EXERCISE GOAL =>
Only the lines from the start of the data through the one containing "- np.array(target), axis=1)))" belong in your answer; return them exactly.

DATA PROVIDED =>

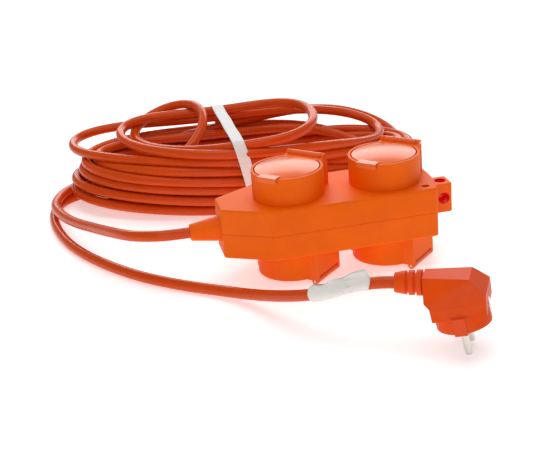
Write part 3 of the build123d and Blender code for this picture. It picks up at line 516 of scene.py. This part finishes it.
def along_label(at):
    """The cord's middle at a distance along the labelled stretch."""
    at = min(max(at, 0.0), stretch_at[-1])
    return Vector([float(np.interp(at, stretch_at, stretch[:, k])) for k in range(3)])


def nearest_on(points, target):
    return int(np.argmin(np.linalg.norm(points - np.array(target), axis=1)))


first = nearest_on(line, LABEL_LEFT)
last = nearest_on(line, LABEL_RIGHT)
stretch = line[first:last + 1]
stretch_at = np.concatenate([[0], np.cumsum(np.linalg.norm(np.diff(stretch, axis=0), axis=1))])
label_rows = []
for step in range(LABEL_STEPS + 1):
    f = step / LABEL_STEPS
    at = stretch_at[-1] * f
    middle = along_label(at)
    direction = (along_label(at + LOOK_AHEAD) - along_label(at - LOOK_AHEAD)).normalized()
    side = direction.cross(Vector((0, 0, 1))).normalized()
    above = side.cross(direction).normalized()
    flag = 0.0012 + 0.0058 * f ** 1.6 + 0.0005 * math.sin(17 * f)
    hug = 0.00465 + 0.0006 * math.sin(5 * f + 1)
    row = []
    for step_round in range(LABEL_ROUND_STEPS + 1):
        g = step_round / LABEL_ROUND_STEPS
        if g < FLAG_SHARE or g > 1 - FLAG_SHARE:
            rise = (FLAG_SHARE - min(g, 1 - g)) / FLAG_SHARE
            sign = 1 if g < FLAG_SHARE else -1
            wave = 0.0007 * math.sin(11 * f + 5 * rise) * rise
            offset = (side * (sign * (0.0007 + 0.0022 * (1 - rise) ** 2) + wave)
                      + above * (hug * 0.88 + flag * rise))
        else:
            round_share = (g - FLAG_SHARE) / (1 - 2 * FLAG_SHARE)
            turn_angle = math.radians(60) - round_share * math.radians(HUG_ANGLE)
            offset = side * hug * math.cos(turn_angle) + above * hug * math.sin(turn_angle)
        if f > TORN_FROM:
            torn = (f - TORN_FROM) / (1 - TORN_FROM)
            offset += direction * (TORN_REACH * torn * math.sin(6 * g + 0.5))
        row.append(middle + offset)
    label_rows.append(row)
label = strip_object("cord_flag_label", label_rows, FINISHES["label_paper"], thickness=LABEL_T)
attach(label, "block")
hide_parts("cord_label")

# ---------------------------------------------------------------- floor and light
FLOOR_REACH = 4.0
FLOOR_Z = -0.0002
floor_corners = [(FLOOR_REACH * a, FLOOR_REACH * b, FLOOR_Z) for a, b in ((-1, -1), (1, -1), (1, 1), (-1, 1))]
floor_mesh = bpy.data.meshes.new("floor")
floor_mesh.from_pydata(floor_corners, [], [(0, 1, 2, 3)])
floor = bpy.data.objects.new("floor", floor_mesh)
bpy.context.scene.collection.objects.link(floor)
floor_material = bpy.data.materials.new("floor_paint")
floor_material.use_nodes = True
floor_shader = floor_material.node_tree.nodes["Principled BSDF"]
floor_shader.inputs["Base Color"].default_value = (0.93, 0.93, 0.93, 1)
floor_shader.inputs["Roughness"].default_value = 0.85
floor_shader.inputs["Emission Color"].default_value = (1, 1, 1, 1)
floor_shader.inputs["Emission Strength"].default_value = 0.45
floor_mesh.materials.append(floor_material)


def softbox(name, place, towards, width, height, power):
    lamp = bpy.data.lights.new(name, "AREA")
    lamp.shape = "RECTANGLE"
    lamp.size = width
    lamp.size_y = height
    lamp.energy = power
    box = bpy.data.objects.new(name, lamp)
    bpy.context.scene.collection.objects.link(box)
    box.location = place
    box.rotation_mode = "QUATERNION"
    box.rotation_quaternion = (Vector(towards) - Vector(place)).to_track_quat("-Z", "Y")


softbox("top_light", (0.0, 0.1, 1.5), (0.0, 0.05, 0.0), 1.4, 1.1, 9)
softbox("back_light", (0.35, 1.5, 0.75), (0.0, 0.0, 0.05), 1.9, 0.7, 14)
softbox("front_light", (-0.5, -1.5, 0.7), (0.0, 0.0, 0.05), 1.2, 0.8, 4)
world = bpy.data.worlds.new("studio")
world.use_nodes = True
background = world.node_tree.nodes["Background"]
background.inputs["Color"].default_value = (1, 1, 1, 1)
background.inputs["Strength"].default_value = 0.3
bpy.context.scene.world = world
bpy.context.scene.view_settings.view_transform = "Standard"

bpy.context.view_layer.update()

RESPONSE TO THIS TASK =>
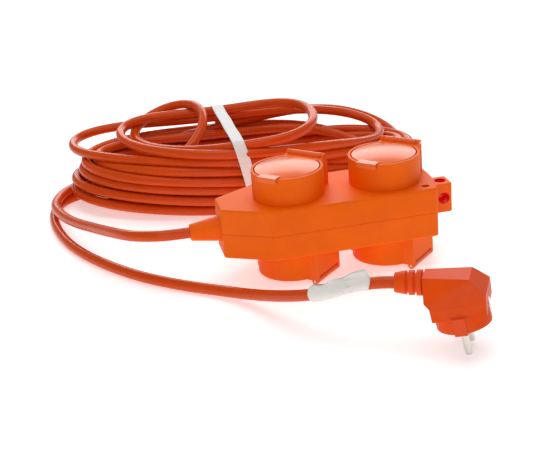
Write part 3 of the build123d and Blender code for this picture. It picks up at line 516 of scene.py. This part finishes it.
def along_label(at):
    """The cord's middle at a distance along the labelled stretch."""
    at = min(max(at, 0.0), stretch_at[-1])
    return Vector([float(np.interp(at, stretch_at, stretch[:, k])) for k in range(3)])


def nearest_on(points, target):
    return int(np.argmin(np.linalg.norm(points - np.array(target), axis=1)))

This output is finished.